Rated PG-13. Columbia Pictures. USA. 100 mins.
Man on Fire (2004) Poster
MAN ON FIRE (2004) B
dir. Tony Scott

The fire’s already gone out of John Creasy (Denzel Washington) when we meet him. A former CIA operative, now a wreck running on fumes and regret. The bottle and a conscience that won’t shut up are his only constants. He’s offered a job guarding the young daughter of a wealthy—if slightly shady—Mexico City businessman. Her name is Pita (Dakota Fanning, who puts in a performance that’s bright-eyed and sharp). Creasy accepts, but it’s not out of duty. It’s more like vacancy. Something to fill the hours between breakdowns.

At first, Creasy barely looks at her. He drinks. He glowers. He lets the silence do the work. The girl’s an assignment.

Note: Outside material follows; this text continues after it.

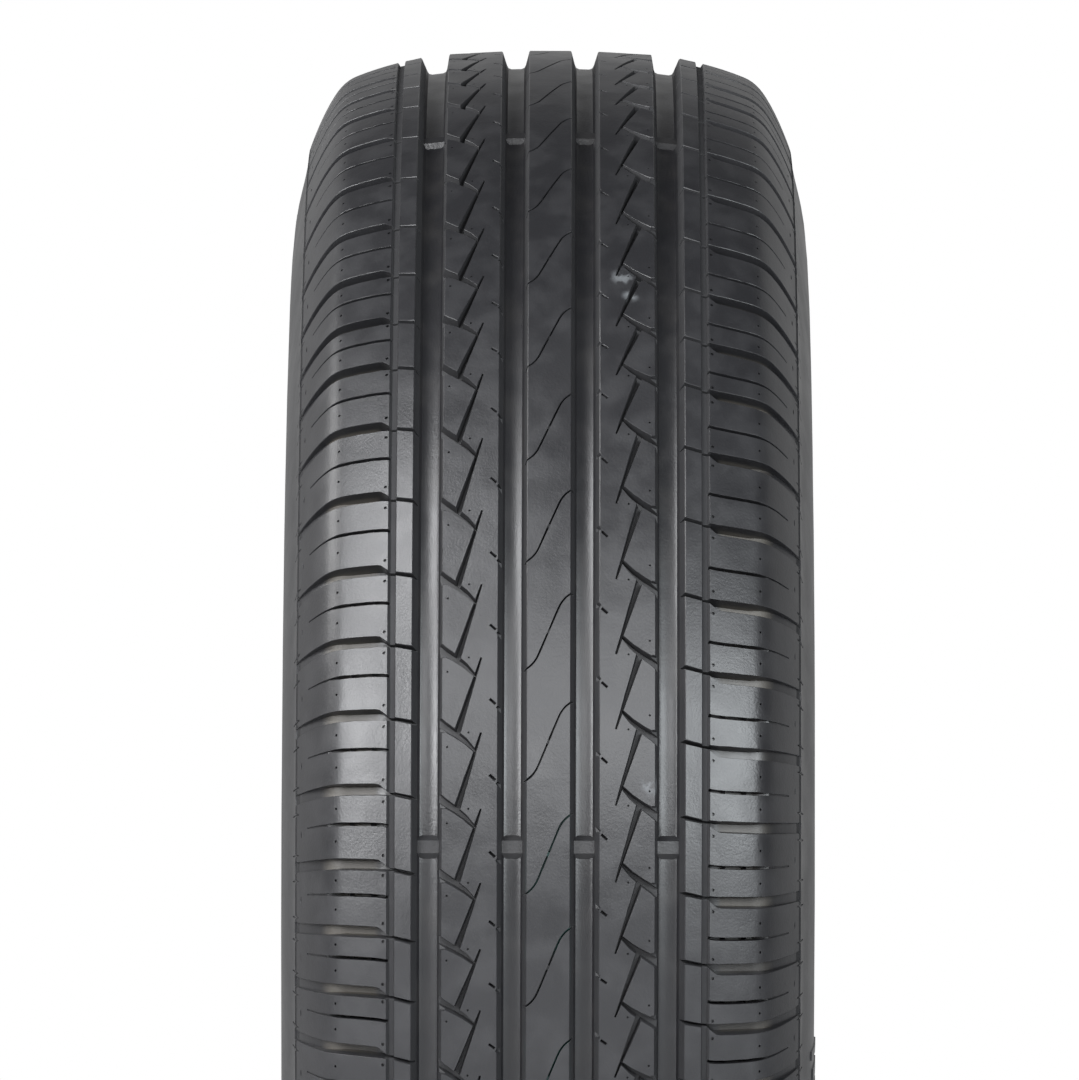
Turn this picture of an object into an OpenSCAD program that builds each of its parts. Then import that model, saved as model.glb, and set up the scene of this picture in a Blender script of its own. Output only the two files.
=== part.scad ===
// Radial car tyre, moulded in one piece. The origin is the middle of the
// tyre, the axle runs along Y and +Z is up. The front of the tread faces +X.

/* [Overall] */
// Height of the tread over the bead seats
section_h = 127.4; // [117:0.2:137]
// Width over the sidewalls at their widest
section_w = 198.6; // [190:0.2:206]
// Height of the widest place of the sidewalls over the bead seats
widest_h = 46; // [40:0.5:56]
// Diameter of the two bead seats
seat_d = 380.2; // [374:0.1:386]
// Width between the rim flanges that the beads press against
rim_w = 152; // [146:0.5:158]

/* [Tread profile] */
// Radius of the tread across its middle
crown_r = 480; // [350:5:700]
// Distance from the middle at which the tread starts to fall away
crown_w = 39; // [34:0.5:44]
// Radius of the tread across its shoulders
shoulder_r = 125; // [105:1:160]
// Distance from the middle to the edge of the tread
tread_w = 79; // [76:0.5:82]
// Height from the edge of the tread down to the foot of its rounded corner
corner_h = 6.1; // [5:0.1:8]
// Width of that corner
corner_w = 4.8; // [3.5:0.1:6]

/* [Casing] */
// Thickness under the middle of the tread, with the tread
crown_t = 15; // [13:0.5:19]
// Thickness of the sidewalls at their widest
wall_t = 7; // [5:0.5:10]
// Width of each bead seat
seat_w = 15; // [12:0.5:18]
// Radius of the heel of each bead
heel_r = 6; // [4:0.5:8]
// Height of the bead's flat outer face over the seat
flange_h = 14; // [11:0.5:17]
// Thickness of the bead where the wall grows out of it
bead_t = 15; // [12:0.5:18]

/* [Main grooves] */
// Distance from the middle to the inner pair of grooves
inner_at = 13.35; // [12.5:0.05:14]
// Width of the inner grooves at the tread
inner_w = 10.3; // [9:0.1:11]
// Distance from the middle to the outer pair of grooves
outer_at = 44.7; // [44:0.1:45.5]
// Width of the outer grooves at the tread
outer_w = 10.8; // [9.5:0.1:11.5]
// Depth of the main grooves
groove_h = 7; // [5.5:0.1:8]
// How much narrower each side of a groove is at its floor
groove_in = 1.7; // [1:0.1:2.2]
// Radius between the floor and the sides of a groove
groove_r = 1.5; // [0.8:0.1:2]
// Distance from the middle to the thin groove of each shoulder
thin_at = 57.8; // [57:0.1:58.5]
// Width of the thin groove
thin_w = 2; // [1.2:0.1:2.4]
// Depth of the thin groove
thin_h = 3; // [2:0.1:3.8]

/* [Wear bars] */
// Height of the wear bars over the floor of the main grooves
bar_h = 1.6; // [1.2:0.1:2]
// Length of the top of a wear bar
bar_l = 4.6; // [3:0.1:8]
// Length of the ramp at each end of a wear bar
bar_ramp = 2; // [1:0.1:3]

/* [Lateral pattern] */
// Length of the shortest pitch beside the others, which share the way round
pitch_1 = 4.1; // [3.9:0.05:4.3]
// Length of the second pitch
pitch_2 = 4.55; // [4.4:0.05:4.75]
// Length of the third pitch
pitch_3 = 5.1; // [4.9:0.05:5.25]
// Length of the fourth pitch
pitch_4 = 5.5; // [5.35:0.05:5.65]
// Length of the longest pitch
pitch_5 = 5.85; // [5.7:0.05:6]
// Width of the wide shoulder grooves
slot_w = 4.2; // [3.5:0.1:5]
// Depth of the wide shoulder grooves
slot_h = 5.5; // [4.5:0.1:6.5]
// Distance from the middle at which the wide grooves have their full width
slot_in = 62.6; // [61:0.1:65]
// Width of the slit that runs on from each wide groove across the narrow rib
slit_w = 1.4; // [1:0.1:2.4]
// How far round the tyre the slit leans on its way in
slit_lean = 5.4; // [4:0.1:7]
// Width of the shoulder sipes
sipe_w = 1.3; // [1:0.1:1.8]
// Depth of the shoulder sipes
sipe_h = 4; // [3:0.1:5]
// Place of the shoulder sipes along their pitch
sipe_at = 0.47; // [0.42:0.01:0.55]
// Depth of the cuts in the two ribs beside the middle one
slash_h = 5; // [3.5:0.1:6]
// Width of the wide end of the slashes
slash_w = 2.4; // [1.8:0.1:3]
// Width of the side cuts where they leave the outer grooves
side_w = 3.4; // [2.5:0.1:4.5]
// Width of the tip of the side cuts
side_tip = 1.2; // [0.8:0.1:2]
// Number of wavy sipes in the middle rib
wave_n = 48; // [46:1:50]
// Width of the wavy sipes
wave_w = 0.7; // [0.6:0.05:1]
// Depth of the wavy sipes
wave_h = 4.5; // [3:0.1:6]

/* [Hidden] */
rubber = [0.13, 0.13, 0.135];
seat_r = seat_d / 2;
tyre_r = seat_r + section_h;
widest_r = seat_r + widest_h;
turn_fn = 360;
clear = 1;

// Places of the six sets of wear bars round the tyre
bar_at = [1.2, 62.5, 121, 182, 241, 302];

// Order of the pitches round the tyre, by number
pitch_of = [pitch_1, pitch_2, pitch_3, pitch_4, pitch_5];
order = [1, 1, 2, 3, 3, 3, 3, 4, 4, 3, 1, 2, 3, 5, 5, 4, 2, 1, 3, 4, 2, 3, 5, 4,
         2, 1, 1, 3, 3, 5, 4, 3, 2, 2, 3, 4, 5, 3, 1, 2, 3, 4, 3, 2, 5, 4, 3, 1,
         1, 2, 4, 5, 3, 3, 2, 4, 3, 2, 1, 3, 5, 5, 3, 2, 4, 3, 3, 2, 1, 3, 4, 3];
pitches = len(order);
function total(i) = i == 0 ? 0 : total(i - 1) + pitch_of[order[i - 1] - 1];
round_total = total(pitches);
function pitch_a(i) = 360 * total(i) / round_total;
function pitch_l(i) = 2 * PI * tyre_r * pitch_of[order[(i + pitches) % pitches] - 1] / round_total;
left_start = -12.4;
right_start = -15.62;

// The tread falls away from its middle along one arc, then along a tighter one
crown_a = asin(crown_w / crown_r);
crown_fall = crown_r * (1 - cos(crown_a));
shoulder_y = crown_w - shoulder_r * sin(crown_a);
function fall(y) = y <= crown_w
    ? crown_r - sqrt(crown_r ^ 2 - y ^ 2)
    : crown_fall + shoulder_r * cos(crown_a) - sqrt(shoulder_r ^ 2 - (y - shoulder_y) ^ 2);
function slope(y) = y <= crown_w ? asin(y / crown_r) : asin((y - shoulder_y) / shoulder_r);

function bezier(a, b, c, d, n, first = 0) = [for (i = [first:n]) let (t = i / n)
    a * (1 - t) ^ 3 + 3 * b * t * (1 - t) ^ 2 + 3 * c * t ^ 2 * (1 - t) + d * t ^ 3];

// Outline of the right half of the section, as [radius, distance from the middle].
// The ribs are straight across, so the lines between them lie in the grooves.
edge = [tyre_r - fall(tread_w), tread_w];
wing = edge + [-corner_h, corner_w];
widest = [widest_r, section_w / 2];
wing_foot = [tyre_r - 0.46 * (tyre_r - widest_r), section_w / 2 - 6.3];
flange = [seat_r + flange_h, rim_w / 2];
cheek = flange + [7, 2.4];
tread_line = [for (y = [outer_at, thin_at]) [tyre_r - fall(y), y]];
low_wing = bezier(wing_foot, wing_foot + [-16, 1.6], widest + [24, 0], widest, 4, 1);
low_line = bezier(widest, widest + [-12, 0], cheek + [6, 11.5], cheek, 6, 1);
cheek_line = bezier(cheek, cheek + [-2.5, -1.6], flange + [3, 0], flange, 3, 1);
heel_line = [for (a = [0:22.5:90]) [seat_r + heel_r * (1 - sin(a)), rim_w / 2 - heel_r * (1 - cos(a))]];
toe = [seat_r, rim_w / 2 - heel_r - seat_w];
toe_line = [toe, toe + [0.8, -1.2], toe + [3, -1.6]];
neck = flange + [3, -bead_t];
inner_widest = widest + [0, -wall_t];
inner_edge = [tyre_r - crown_t, 50];
bead_line = bezier(toe + [3, -1.6], toe + [10, -1], neck + [-7, -1], neck, 4, 1);
inner_low = bezier(neck, neck + [14, 3], inner_widest + [-16, 0], inner_widest, 6, 1);
inner_wing = bezier(inner_widest, inner_widest + [32, 0], inner_edge + [-2, 26], inner_edge, 8, 1);
half_line = concat([[tyre_r, inner_at]], tread_line, [edge, wing, wing_foot], low_wing, low_line,
    cheek_line, heel_line, toe_line, bead_line, inner_low, inner_wing);
other_line = [for (i = [len(half_line) - 1:-1:0]) [half_line[i][0], -half_line[i][1]]];

module at_groove(at) {
    translate([tyre_r - fall(at), at]) rotate(slope(at) - 90) children();
}

module main_groove(at, w) {
    side_a = atan(groove_h / groove_in);
    side = [groove_in, groove_h] / norm([groove_in, groove_h]);
    arc_c = [w / 2 - groove_in - groove_r * tan(side_a / 2), groove_r - groove_h];
    arc = [for (i = [0:4]) arc_c + groove_r * [sin(side_a * (1 - i / 4)), -cos(side_a * (1 - i / 4))]];
    right = concat([[w / 2, 0] + clear * side], arc);
    left = [for (i = [len(right) - 1:-1:0]) [-right[i][0], right[i][1]]];
    at_groove(at) polygon(concat(right, left));
}

module thin_groove() {
    at_groove(thin_at) translate([-thin_w / 2, -thin_h]) square([thin_w, thin_h + clear]);
}

module half_grooves() {
    main_groove(inner_at, inner_w);
    main_groove(outer_at, outer_w);
    thin_groove();
}

module casing() {
    rotate([-90, 0, 0]) rotate_extrude($fn = turn_fn) difference() {
        polygon(concat(half_line, other_line));
        half_grooves();
        mirror([0, 1]) half_grooves();
    }
}

// Outline of a cut that follows a line of [distance out, height up, width]
function ribbon(line) = let (
    n = len(line) - 1,
    normal = [for (i = [0:n]) let (
        d = line[min(i + 1, n)] - line[max(i - 1, 0)],
        flat = [d[0], d[1]]) [-flat[1], flat[0]] / norm(flat)],
    left = [for (i = [0:n]) [line[i][0], line[i][1]] + normal[i] * line[i][2] / 2],
    right = [for (i = [n:-1:0]) [line[i][0], line[i][1]] - normal[i] * line[i][2] / 2])
    concat(left, right);

// Lays the children on the front of the tread at a distance from the middle,
// with X outwards to the side, Y round the tyre and Z proud
module on_tread(y) {
    translate([tyre_r - fall(y), y, 0]) rotate([0, 0, slope(y)]) rotate([90, 0, 90]) children();
}

// Cuts an outline straight into the tread, down to a depth at a distance from the middle
module cut(y, h, line) {
    on_tread(y) translate([0, 0, -h]) linear_extrude(h + 3) translate([-y, 0]) polygon(line);
}

// Repeats a cut round the tyre at every turn in a list
module round_tyre(turns) {
    for (a = turns) rotate([0, -a, 0]) children();
}

// Every pitch of both sides: the left half of the pattern is the right half turned end for end
module both_sides(kind) {
    for (i = [0:pitches - 1]) {
        rotate([180, -left_start - pitch_a(i), 0]) pitch_cut(kind, pitch_l(i), pitch_l(i + 1));
        rotate([0, -right_start - pitch_a(i), 0]) pitch_cut(kind, pitch_l(i - 1), pitch_l(i - 2));
    }
}

// The cuts of one pitch of the right half
module pitch_cut(kind, pitch, next) {
    if (kind == "slot") slot();
    if (kind == "slit") slit();
    if (kind == "sipe") sipe(pitch);
    if (kind == "rib") rib_cuts(pitch, next);
}

// Wide shoulder groove, which runs over the edge of the tread and out on the wing
module slot() {
    line = [[tyre_r - fall(slot_in) - slot_h, slot_in], edge + [0.5 - slot_h, -1], wing_foot + [-0.3, 0.5]];
    out = section_w / 2 + clear;
    linear_extrude(slot_w) polygon(concat(line, [[line[2][0], out], [tyre_r + clear, out],
        [tyre_r + clear, slot_in]]));
}

// Slit that joins a wide shoulder groove to the outer main groove
module slit() {
    inner = outer_at + outer_w / 2 - groove_in - clear;
    outer = slot_in + 1.4;
    cut(58, slot_h - 0.8,
        [[inner, slit_lean], [outer, 0.9], [outer, slot_w - 0.9], [inner, slit_lean + slit_w]]);
}

module sipe(pitch) {
    at = -sipe_at * pitch;
    cut(66, sipe_h, ribbon([[thin_at + 2.5, at + 0.1, sipe_w], [tread_w + 3, at + 0.9, sipe_w]]));
}

// Slash and side cut of the rib beside the middle one
module rib_cuts(pitch, next) {
    cut(29, slash_h, [[33.5 - slash_w / 2, -0.62 * pitch], [33.5 + slash_w / 2, -0.66 * pitch],
        [24.4, -pitch - 0.69 * next]]);
    cut(29, slash_h, ribbon([[41, -0.82 * pitch, side_w], [26.5, -0.42 * pitch, side_tip]]));
}

module wave() {
    cut(0, wave_h, ribbon([[9, 15.2, wave_w], [4.8, 11.2, wave_w],
        [-4.8, -11.2, wave_w], [-9, -15.2, wave_w]]));
}

module waves() {
    round_tyre([for (i = [0:wave_n - 1]) 0.7 + 360 * i / wave_n]) wave();
}

// One wear bar across a main groove, from wall to wall
module wear_bar(at, w) {
    half_top = bar_l / 2;
    sunk = 0.6;
    across = w - 2 * groove_in * (1 - bar_h / groove_h) + sunk;
    on_tread(at) translate([-across / 2, 0, -groove_h]) rotate([90, 0, 90]) linear_extrude(across)
        polygon([[-half_top - bar_ramp, -sunk], [half_top + bar_ramp, -sunk], [half_top + bar_ramp, 0],
            [half_top, bar_h], [-half_top, bar_h], [-half_top - bar_ramp, 0]]);
}

module wear_bars() {
    round_tyre(bar_at) for (turn = [0, 180]) rotate([turn, 0, 0]) {
        wear_bar(inner_at, inner_w);
        wear_bar(outer_at, outer_w);
    }
}

module tyre() {
    color(rubber) difference() {
        union() {
            casing();
            wear_bars();
        }
        both_sides("slot");
        both_sides("slit");
        both_sides("sipe");
        both_sides("rib");
        waves();
    }
}

tyre();
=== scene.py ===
# Car tyre, seen square to its tread: one moulded piece with the pits of its mould vents
import math

import bmesh
import bpy
from mathutils import Matrix, Vector


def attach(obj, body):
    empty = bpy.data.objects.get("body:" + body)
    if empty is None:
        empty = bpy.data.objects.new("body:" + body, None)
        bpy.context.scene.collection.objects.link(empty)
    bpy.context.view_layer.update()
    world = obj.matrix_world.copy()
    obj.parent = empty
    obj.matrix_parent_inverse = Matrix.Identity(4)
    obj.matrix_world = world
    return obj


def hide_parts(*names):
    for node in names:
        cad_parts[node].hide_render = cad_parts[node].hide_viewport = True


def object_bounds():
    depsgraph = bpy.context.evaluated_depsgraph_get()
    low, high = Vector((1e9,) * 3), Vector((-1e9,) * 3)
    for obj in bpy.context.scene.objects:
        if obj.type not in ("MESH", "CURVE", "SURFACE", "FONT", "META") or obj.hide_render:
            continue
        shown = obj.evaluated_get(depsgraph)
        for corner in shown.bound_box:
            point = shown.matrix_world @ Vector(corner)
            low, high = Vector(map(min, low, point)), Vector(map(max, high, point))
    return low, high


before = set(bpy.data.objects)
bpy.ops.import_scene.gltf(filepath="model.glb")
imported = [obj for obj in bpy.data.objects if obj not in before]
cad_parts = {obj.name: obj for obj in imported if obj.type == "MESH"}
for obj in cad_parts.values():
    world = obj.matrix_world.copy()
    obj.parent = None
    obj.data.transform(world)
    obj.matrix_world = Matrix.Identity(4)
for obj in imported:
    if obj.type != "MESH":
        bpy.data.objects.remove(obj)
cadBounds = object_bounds()
mm = 0.001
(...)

A paycheck in pigtails. Something to protect, not to know. But Pita doesn’t do quiet. She prods, she pushes, she won’t disappear. And little by little, he gives way. The man who’s been circling the drain starts to remember what it felt like to care. He lets his guard down long enough to forget he’s supposed to feel nothing.

That’s when she’s taken. Snatched in broad daylight, right under his protection. He’s shot trying to defend her. Left bleeding, barely alive. When he awakens, the world feels colder. Emptied out. In the same way he recognizes from before he met Pita. That he used to drown in whiskey. But this time, he’s not going to drink it away. He’s going to reload.

What follows, on paper, looks like a basic procedural. We’ve got a botched ransom, there are dirty cops involved, a serviceably twisty plot. But the camera seems like it’s synced to Creasy’s pulse. It jerks, flares, and vibrates. Every heated interrogation Creasy conducts and every bullet he lobs seems like it’s personal. He isn’t chasing justice. He’s chasing faith. That if he fights hard enough, if he believes he can succeed, he can remake the world. More specifically, that Pita will get to live the life she deserves, even if it costs him everything else.

The plot mechanics aren’t special, but Washington and Fanning make this movie feel about as personable and mythic as could be expected in an improbable action-thriller. They bring the kind of human connection that can turn even a rote revenge movie into something that feels like it matters. Creasy is a man who was once lost in his own wreckage and wakes up just long enough to feel it when he loses everything again. And in those ruins, he finds purpose and redemption.

Starring: Denzel Washington, Dakota Fanning, Marc Anthony, Radha Mitchell, Christopher Walken, Giancarlo Giannini, Mickey Rourke, Rachel Ticotin.
Rated R. 20th Century Fox. USA. 146 mins.